For the service, his mother sat in the front row, his father and stepmother in the row behind.
Post by cuddlyevil on Sept 18, 2014 7:43:47 GMT -5
At our ceremony, we had my parents & his mom + stepdad in the frontrow with his dad & stepmom in the second row.
They all sat at the same table at the reception. My parents sat in between them, they all behaved nicely. But it was the first time FIL & SFIL had been in the same room since the bar fight between FIL & SFIL 20-ish years before.
If they can't play nice, sit them at different tables.

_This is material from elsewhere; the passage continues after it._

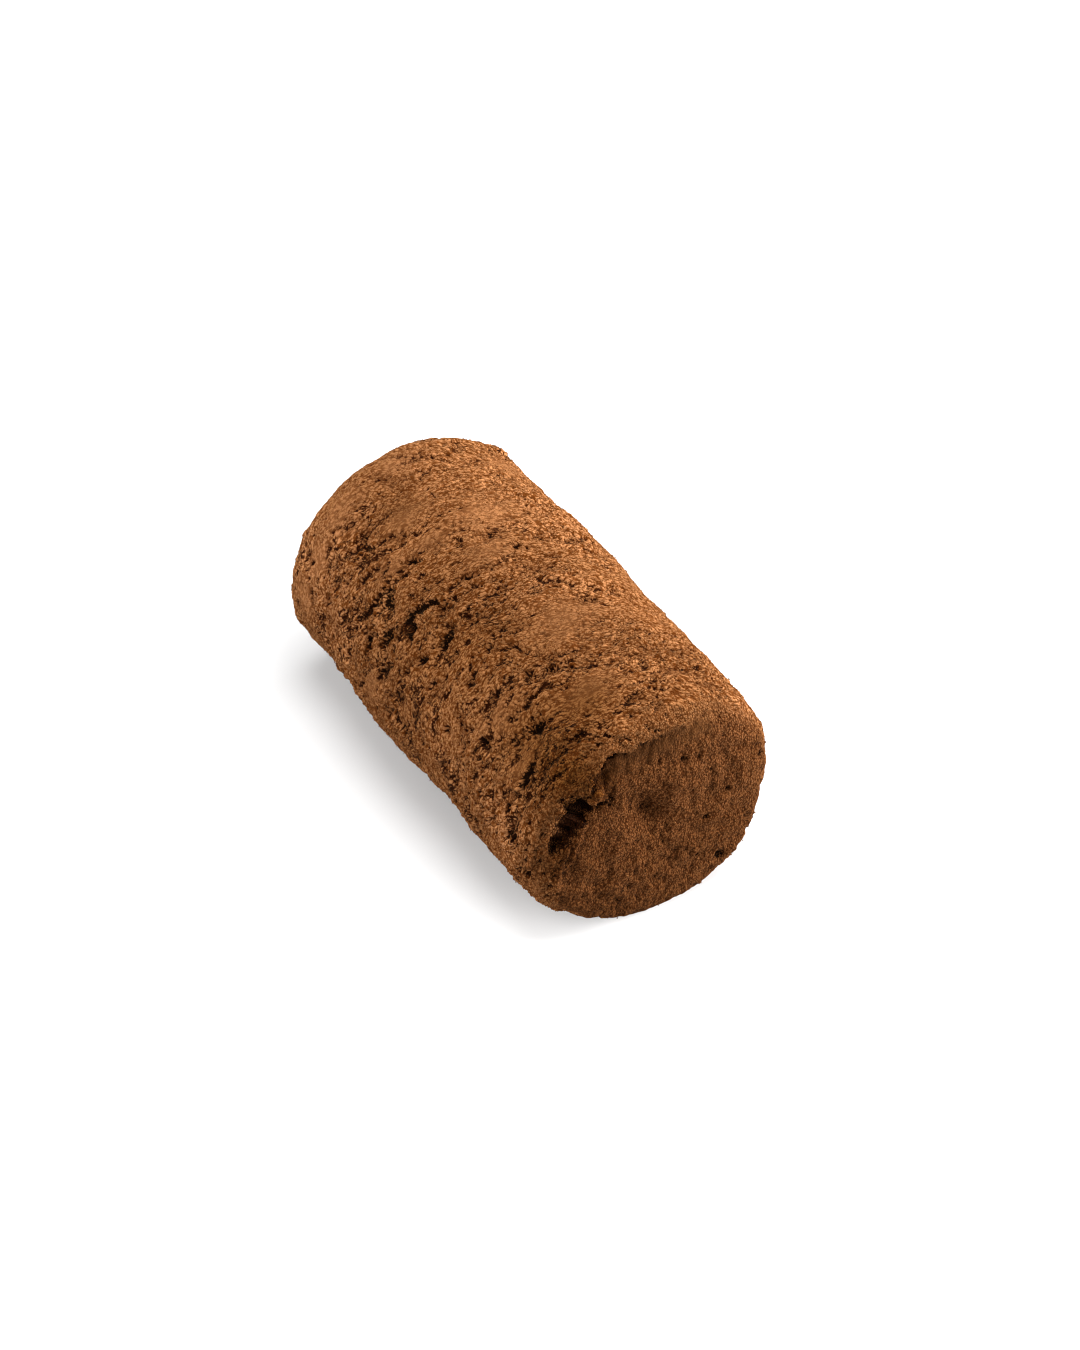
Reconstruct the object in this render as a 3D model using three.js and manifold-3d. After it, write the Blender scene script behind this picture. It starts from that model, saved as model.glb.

Post by Booze Raccoon on Sept 18, 2014 7:46:00 GMT -5
My SIL has 2 sets of parents. The parents sat with their side of the family. So her Mother sat with her husband and the sister of the bride, and her side of the family. Her father sat with his wife and his side of the family.
We split our parents up this way as well and we each only have the one set.
Post by lightbulbsun on Sept 18, 2014 7:58:53 GMT -5
My mom made my seating chart, but I know we didn't have a parent's table. My mom sat with her GF, her parents, and some other family members, my dad sat with his GF and his siblings, and H's parents sat with their parents.
ETA: I think it was best this way, because a lot of our family was from OOT, so my dad got to spend time with his siblings, and H's parents got to see their parents, who all live far away.
Post by cuddlyevil on Sept 18, 2014 8:17:20 GMT -5
The biggest issue all of the parents had was my parents side eyeing FIL & SMIL for being very vocal about "We won't toast you with champagne..we'll toast you with sprite". My parents were all "who the hell cares what you drink? Just toast them!".
At reception they each get their own table with their relatives or with people they know.
At The Ceremoney they need to suck it up and just sit and be quiet ( there is no need for conversation) and if they cant do that, they shouldn't be there. It isn't about THEM.
We didn't have seating charts for the reception, or even reserved tables. DH's parents are married, so the ceremony was nbd for his side. On my side, MOB and SD were in the first row, mom on the aisle seat. FOB and SM were in the second row, dad on the aisle seat.